- [Instructions to follow]
Exactly the lines from the start of the data through the line containing "a shallow tray." should be output, with both ends kept and nothing added.

- [Provided data]

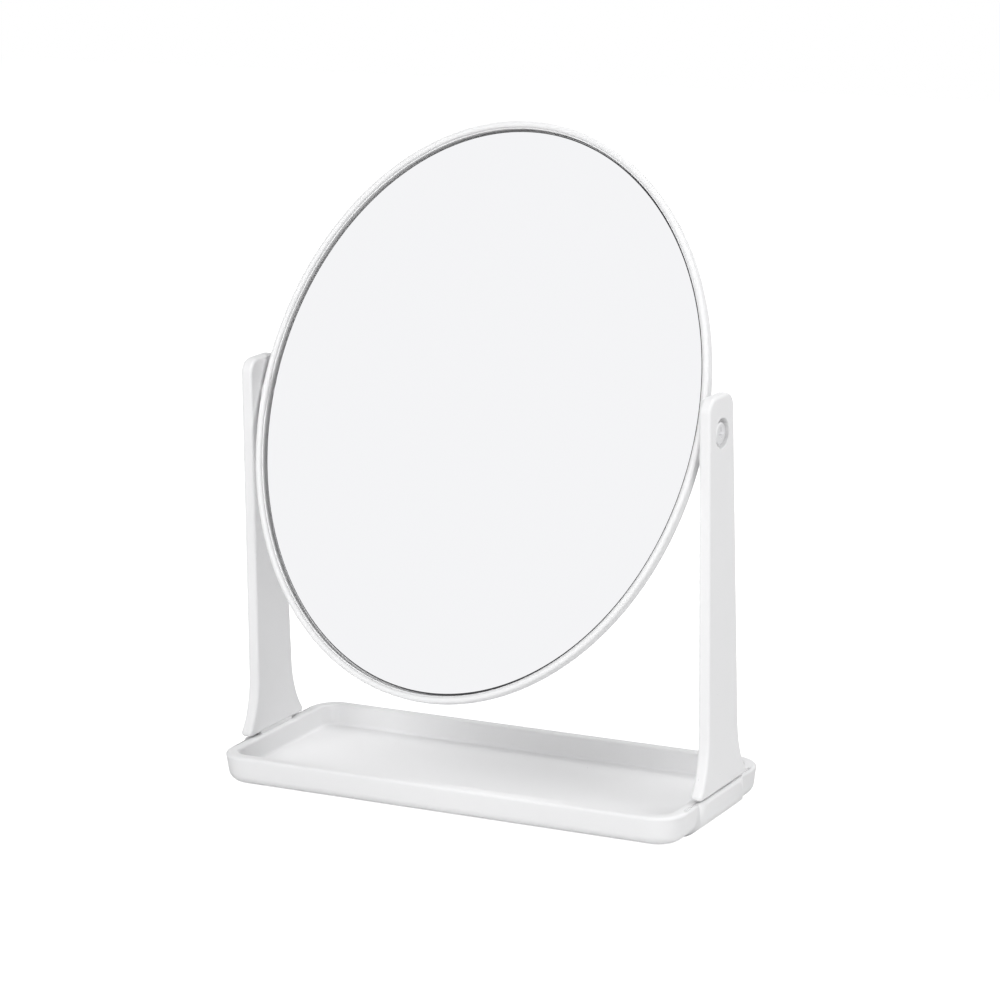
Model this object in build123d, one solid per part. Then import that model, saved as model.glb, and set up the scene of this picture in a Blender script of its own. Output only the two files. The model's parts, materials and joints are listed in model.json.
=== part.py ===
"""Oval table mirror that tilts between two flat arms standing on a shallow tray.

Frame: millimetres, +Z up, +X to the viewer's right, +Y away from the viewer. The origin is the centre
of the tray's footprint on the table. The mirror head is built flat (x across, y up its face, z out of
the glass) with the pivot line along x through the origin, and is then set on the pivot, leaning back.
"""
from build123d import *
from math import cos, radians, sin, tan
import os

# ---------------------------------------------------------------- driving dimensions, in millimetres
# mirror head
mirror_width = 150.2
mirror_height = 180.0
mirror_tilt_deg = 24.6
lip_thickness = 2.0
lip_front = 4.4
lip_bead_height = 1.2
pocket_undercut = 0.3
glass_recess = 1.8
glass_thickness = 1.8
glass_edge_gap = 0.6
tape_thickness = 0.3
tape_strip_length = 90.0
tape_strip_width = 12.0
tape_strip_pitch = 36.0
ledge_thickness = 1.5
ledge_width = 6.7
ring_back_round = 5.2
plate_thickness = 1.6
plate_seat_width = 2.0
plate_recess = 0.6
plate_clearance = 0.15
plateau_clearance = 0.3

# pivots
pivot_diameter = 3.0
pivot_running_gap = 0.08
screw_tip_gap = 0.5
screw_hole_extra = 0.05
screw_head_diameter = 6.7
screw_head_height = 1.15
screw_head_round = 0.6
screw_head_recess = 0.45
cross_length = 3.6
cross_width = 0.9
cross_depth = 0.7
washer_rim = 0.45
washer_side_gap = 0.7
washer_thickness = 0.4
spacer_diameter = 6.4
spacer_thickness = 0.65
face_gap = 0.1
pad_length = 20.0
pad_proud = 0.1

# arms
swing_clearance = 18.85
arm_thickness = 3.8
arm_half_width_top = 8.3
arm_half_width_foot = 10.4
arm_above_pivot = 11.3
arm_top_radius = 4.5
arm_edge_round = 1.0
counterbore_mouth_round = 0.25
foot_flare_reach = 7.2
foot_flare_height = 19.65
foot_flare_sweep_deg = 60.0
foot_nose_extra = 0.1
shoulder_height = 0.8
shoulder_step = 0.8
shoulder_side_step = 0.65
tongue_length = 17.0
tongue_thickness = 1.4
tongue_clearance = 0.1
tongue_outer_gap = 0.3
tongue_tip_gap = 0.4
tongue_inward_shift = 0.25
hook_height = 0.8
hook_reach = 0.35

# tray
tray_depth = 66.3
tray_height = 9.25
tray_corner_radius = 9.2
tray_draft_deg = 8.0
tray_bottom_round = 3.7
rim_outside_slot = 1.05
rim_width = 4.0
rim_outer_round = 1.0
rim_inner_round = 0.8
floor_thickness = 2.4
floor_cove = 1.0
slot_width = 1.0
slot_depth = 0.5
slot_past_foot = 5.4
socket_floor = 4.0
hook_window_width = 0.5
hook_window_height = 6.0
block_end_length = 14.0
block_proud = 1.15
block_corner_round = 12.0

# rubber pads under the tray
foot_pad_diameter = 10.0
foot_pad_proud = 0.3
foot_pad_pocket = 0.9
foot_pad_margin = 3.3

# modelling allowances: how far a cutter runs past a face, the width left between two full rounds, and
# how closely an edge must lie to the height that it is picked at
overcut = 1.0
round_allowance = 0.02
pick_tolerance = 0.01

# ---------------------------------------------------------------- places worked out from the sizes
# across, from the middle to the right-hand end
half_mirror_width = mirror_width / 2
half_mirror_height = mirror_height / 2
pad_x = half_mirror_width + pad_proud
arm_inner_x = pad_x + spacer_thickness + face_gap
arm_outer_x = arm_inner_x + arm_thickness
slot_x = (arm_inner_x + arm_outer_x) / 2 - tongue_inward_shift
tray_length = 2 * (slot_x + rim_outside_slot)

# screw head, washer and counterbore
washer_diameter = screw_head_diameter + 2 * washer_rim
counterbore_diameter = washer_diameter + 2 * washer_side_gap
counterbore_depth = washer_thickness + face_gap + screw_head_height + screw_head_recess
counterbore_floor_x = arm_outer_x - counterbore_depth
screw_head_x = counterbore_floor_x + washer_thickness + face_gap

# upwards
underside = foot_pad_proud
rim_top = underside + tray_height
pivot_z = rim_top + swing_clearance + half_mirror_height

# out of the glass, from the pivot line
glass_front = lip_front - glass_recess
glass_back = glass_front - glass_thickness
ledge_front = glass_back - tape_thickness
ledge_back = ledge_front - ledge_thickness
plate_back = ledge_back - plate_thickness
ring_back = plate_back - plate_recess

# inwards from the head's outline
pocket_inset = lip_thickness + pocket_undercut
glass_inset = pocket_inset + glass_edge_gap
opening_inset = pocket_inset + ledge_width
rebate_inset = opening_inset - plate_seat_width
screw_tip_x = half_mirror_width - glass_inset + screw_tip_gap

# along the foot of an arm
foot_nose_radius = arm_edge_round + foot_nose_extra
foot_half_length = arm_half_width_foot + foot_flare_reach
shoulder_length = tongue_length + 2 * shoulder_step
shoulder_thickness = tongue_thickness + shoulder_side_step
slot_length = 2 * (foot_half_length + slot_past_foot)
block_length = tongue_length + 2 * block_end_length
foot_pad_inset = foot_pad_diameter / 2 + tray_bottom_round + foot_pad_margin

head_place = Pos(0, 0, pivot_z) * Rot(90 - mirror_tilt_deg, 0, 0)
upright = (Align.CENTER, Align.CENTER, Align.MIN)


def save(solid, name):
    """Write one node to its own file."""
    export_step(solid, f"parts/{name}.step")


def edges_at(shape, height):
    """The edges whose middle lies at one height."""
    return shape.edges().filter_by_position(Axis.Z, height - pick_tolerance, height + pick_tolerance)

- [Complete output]
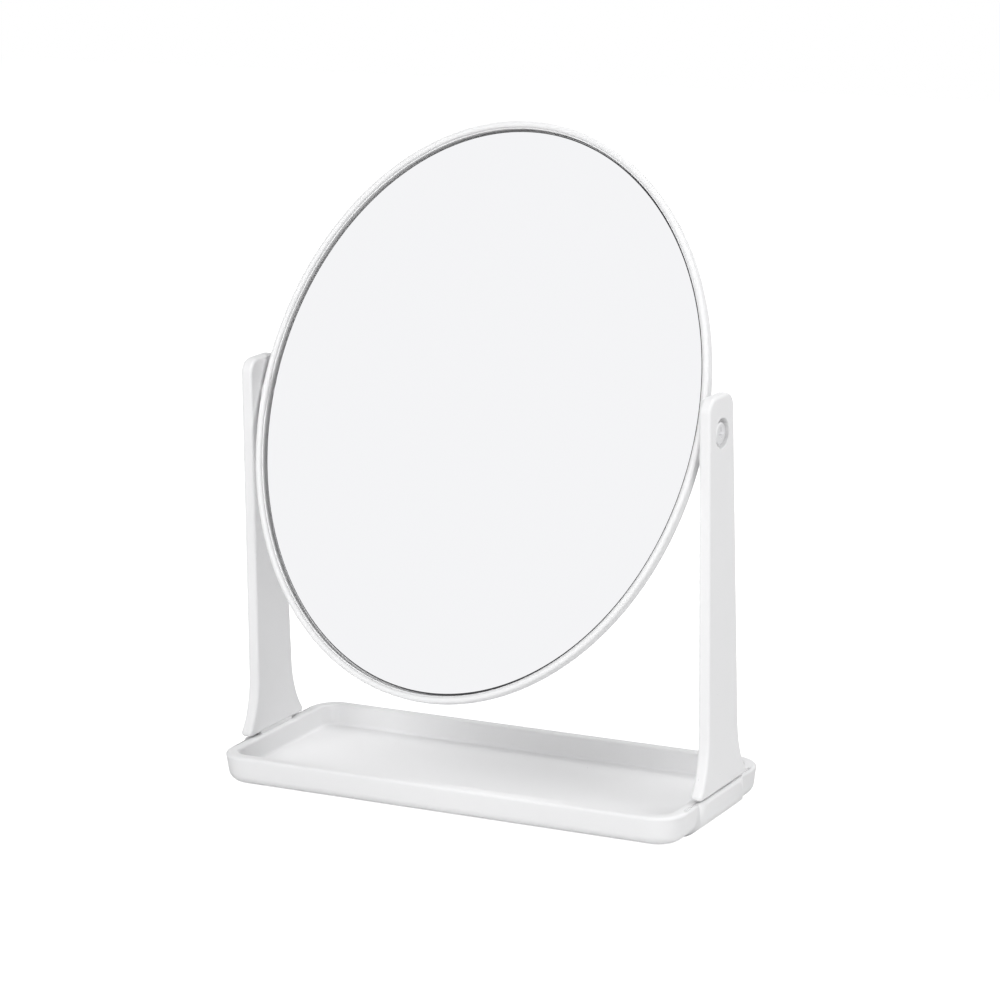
Model this object in build123d, one solid per part. Then import that model, saved as model.glb, and set up the scene of this picture in a Blender script of its own. Output only the two files. The model's parts, materials and joints are listed in model.json.
=== part.py ===
"""Oval table mirror that tilts between two flat arms standing on a shallow tray.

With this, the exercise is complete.